In the back of her mind she hoped that someday she could make it easier for women who followed her. That opportunity opened up during her time at Sun. She began working more methodically to support and mentor young women and help them in their careers, whether that was a promotion to management or working on increasingly challenging technical problems.
“It’s not as easily measured as percentages or numbers,” she says. “It’s about creating a culture and an environment where [different kinds of people] feel welcome and thrive.”
By the time she arrived at SHOP.com, she drew on her connections and her values to build a team that looked very different from most. Says Varcoe, “Women made up 70 percent of our technology team. As a female software developer, Karen was a pioneer. She is determined to help women have opportunities in technology. When she finds an initiative she’s passionate about, she is an evangelist.”
In recent years Casella has done such work on an increasingly large stage. In the past year alone, she hosted a panel at a software architecture conference in San Francisco about diversity and inclusion. She was also one of 140 people across the country selected as an LGBTQ Tech and Innovation fellow by Lesbians Who Tech.

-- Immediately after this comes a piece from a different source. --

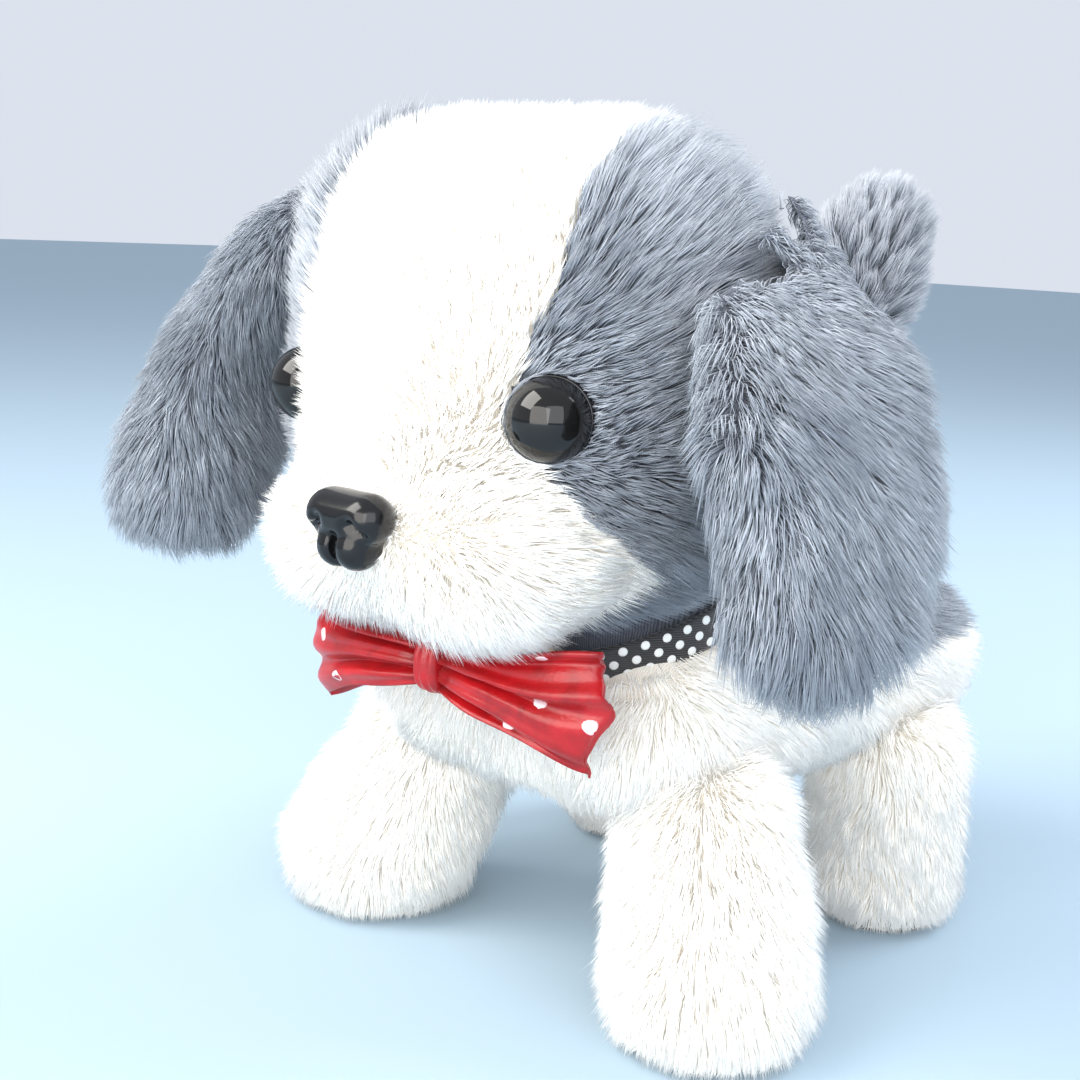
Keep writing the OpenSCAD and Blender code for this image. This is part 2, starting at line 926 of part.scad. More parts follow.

As part of that five-month fellowship, Casella served as an engineering lead for a Tegan and Sara Foundation–fueled mentoring app. The app is designed help young queer women find mentors in their career area of interest. Even in her side projects, says Susan Nesbitt, another fellow on the project, Casella is committed to complete success.
“Karen brings world-class engineering chops, business acumen, humor, humility, and empathy to everything she does,” says Nesbit. “Her work helps ensure that everyone’s perspective is valued.”
Casella continues to push for progress at Netflix and outside of it. With more than 30 years’ experience in the technology field, she’s ready to help the next generation of tech leaders look more like the rest of the world.
“I’m finally in a position where I can do something about [supporting women and LGBT people],” Casella says. “It’s better than it was when I started, but I’m passionate about driving this kind of change.”